Das ging Faeser und Baerbock zu weit. Faesers Begründung: „Wegen Sorge vor signifikanter Herabsetzung der Standards für Schutzsuchende; keine Ausnahmen für Minderjährige und deren Familienangehörige sowie für Menschen mit identifizierbaren Behinderungen.“

Nun wird die Bundesregierung ihren Widerstand gegen Teile des EU-Migrationspakts aufgeben. Noch am Wochenende hatte Baerbock zwar den kategorischen Widerstand ihrer Partei gegen die so genannte Krisenregelung bekräftigt. Die „Grünen“ hatten gemeint, der Migrationspakt würde Europas „Rechtsstaat“ gefährden. Bundeskanzler Olaf Scholz überstimmte sie jedoch am Mittwoch und erklärte, Deutschland werde die neue Verordnung nicht blockieren. „Berlin wird nichts aufhalten“ im Zusammenhang mit der Krisenregelung in Brüssel, sagte Scholz, wie die FAZ aus Kreisen des Kanzleramtes erfuhr.

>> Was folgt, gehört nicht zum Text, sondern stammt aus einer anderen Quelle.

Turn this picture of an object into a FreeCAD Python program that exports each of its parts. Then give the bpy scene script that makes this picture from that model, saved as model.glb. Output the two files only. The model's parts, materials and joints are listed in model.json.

Faesers Schraubensalto in Brüssel

Faeser wird am heutigen Donnerstag in Brüssel ihre und Baerbocks Tricksereien hinter sich lassen müssen. Es ist genug Porzellan zertrümmert. Brav kündigt Faeser denn auch an, in Brüssel werde man sich auf „Kernelemente“ verständigen. Derweil bleiben die „Grünen“ trotzig und lecken ihre Wunden. Erik Marquardt („grünes“ Mitglied im Europäischen Parlament) etwa beklagte die mit dem EU-Pakt anstehende „Legalisierung von Leid“. Und er meint, Scholz habe hier gar nicht von seiner Richtlinienkompetenz Gebrauch gemacht.

Mützenichs schallende Ohrfeige für Familienministerin Paus

Während nun also Scholz die „grünen“ Faxen in Sachen Migration wenigstens einmal dicke hatte, zeigte der in Berlin wohl zweitstärkste SPD-Mann, Fraktionsvorsitzender Ralf Mützenich, ebenfalls den „Grünen“ die gelbe Karte. Am Mittwoch erklärt er via SPD-Pressedienst zum Gesetzentwurf über die Kindergrundsicherung unter anderem ganz unverstellt: „Ich habe bereits vor Wochen angekündigt, dass ich Gesetzentwürfe, die das Bundeskabinett oder Teile von ihm unter Vorbehalt stellt, nicht im parlamentarischen Bereich akzeptieren werde. Deswegen wird die SPD-Fraktion bis zum Abschluss dieser Prüfung keine parlamentarischen Beratungen beginnen. Wir erwarten, dass die Voraussetzungen dafür von Seiten der Bundesregierung rasch geschaffen werden. “

„Bundeskabinett oder Teile von ihm“ – das ist eine schallende Ohrfeige für die „grüne“ Familienministerin Lisa Paus. Der Jurist Mützenich hatte offenbar die Nase voll von dem Herumgewürge am Paus’schen Gesetzentwurf, an dem schon seit Wochen wegen vieler Unklarheiten herumgedoktert wird.

Ist jetzt wieder Friede, Freude, Eierkuchen?

Man kann nur hoffen, dass es in Kabinett und Koalition weiter knallt. Denn die „grüne“ Veto- und Minderheitsdiktatur beschleunigt den Absturz Deutschlands. Warten wir die Ergebnisse der Landtagswahlen vom 8. Oktober in Bayern und in Hessen ab. Die „Grünen“ können zwar immer noch darauf hoffen, dass sie über die gutsituierten Gutmenschen sowie Welten- und Klimaretter wieder rund 15 Prozent einfahren. Aber einem SPD-Kanzler Scholz kann es, will er 2025 wieder antreten, nicht egal sein, wenn seine Partei in Bayern erneut unter 10 Prozent bleibt und in Hessen deutlich unter 20 Prozent abstürzt. Scholz muss handeln. Er muss endlich an die klassische SPD-Klientel denken, die „grünen“ Traumtänzereien abblocken und Leute wie Faeser und Lauterbach rasch auswechseln. Eine disruptive Kreativität würde der Koalition guttun. Vielleicht legt Scholz doch noch zu einen unfallfreien Joggingzwischenspurt hin.